Now Pelosi sweeps into what the administration quite generously defines as the middle class taxpayers who earn four times as much.

Why would she do this?

Surely not because she buys into the Republicans’ purported defense of “job creators” — in this case, the small businesses who pay taxes at individual rather than corporate rates.

As Howard Gleckman at the Tax Policy Center wrote during the last tax cut kerfuffle, many of the relatively few who’d pay more if the top brackets reverted are doctors, lawyers and owners of a lot of real estate — hardly the seed beds for new jobs.

Might Pelosi have tried to ballpark the Occupy movement’s 99% versus 1% dichotomy? Under her proposal, about 99.9% of households would pay all their taxes at the current lower rates.

But, says Citizens for Tax Justice, millionaires would reap about 50% of the tax benefits if the threshold were raised as Pelosi proposes because they would pay at the lower rates for all their income up to $1 million.

Not their gross income, of course, but their salary income after all the exemptions, deductions, credits and the like that they can claim.

Most of their investment income would still be subject to the lower capital gains and long-term dividend rates, unless Congress decided against extending these.

Which it won’t because, among other things, higher rates would also hit middle class households, which everyone seems to agree should, at least for now, be protected.

Pelosi says the Democrats are trying to move the tax cut extension process forward.
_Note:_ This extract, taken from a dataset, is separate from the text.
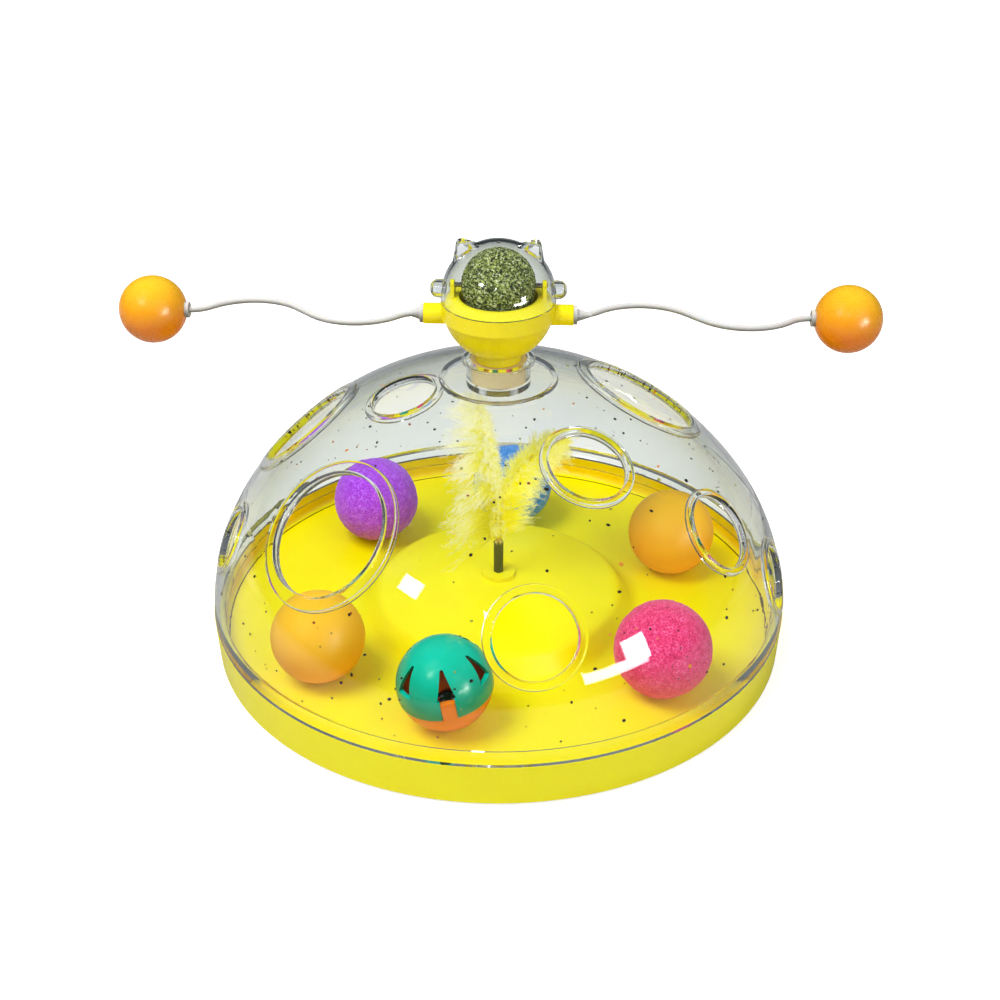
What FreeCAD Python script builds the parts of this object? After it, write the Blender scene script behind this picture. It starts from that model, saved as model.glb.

More likely she’s trying to force House Republicans into voting against her proposal because, as she frames it, that would show they oppose “middle class tax relief” unless it’s “coupled with tax breaks for the wealthy that increase the deficit and do not grow the economy or create jobs.”

A nice talking point for the Congressional campaigns, but a highly problematic strategy.

Because once the Democratic leadership has drawn the line in the sand at $1 million, how will it back up from there?

Won’t negotiations instead proceed from that point — assuming Republicans are ultimately willing to negotiate on the brackets at all?

Not likely when they can hold all the tax cuts hostage — plus the “full faith and credit” of our government.

But say, for the sake of argument, that the Republicans were willing to accept the new $1 million threshold.

The extensions package would then save 44% less than the administration’s $250,000 threshold would achieve, according to Joint Tax Committee figures reported by the Center for Budget and Policy Priorities.

The administration’s savings are no great shakes — $829 billion over the first 10 years.

But $366 billion isn’t chump change, especially when Republicans and Democrats alike have made deficit reduction a top priority. So, as CBPP says, policymakers would go looking for more savings to make up the difference.

And where do we think they’d look? Not in defense, since members of both parties are already upset about the cuts imposed by the Budget Control Act.

Which takes the third largest chunk of the federal budget off the table — and by far the largest that Congress can tackle through annual appropriations.

Programs that benefit low-income people would thus be highly vulnerable — and indeed, will be if undeniably wealthy households are merged into the middle class our leaders are so eager to foster and protect.

Not, I trust, what Pelosi intends. Nor high-ranking Senator Charles Schumer, who’s long favored preserving the Bush tax cuts for households earning up to $1 million.

But it may be hard to put the genie back in the bottle now.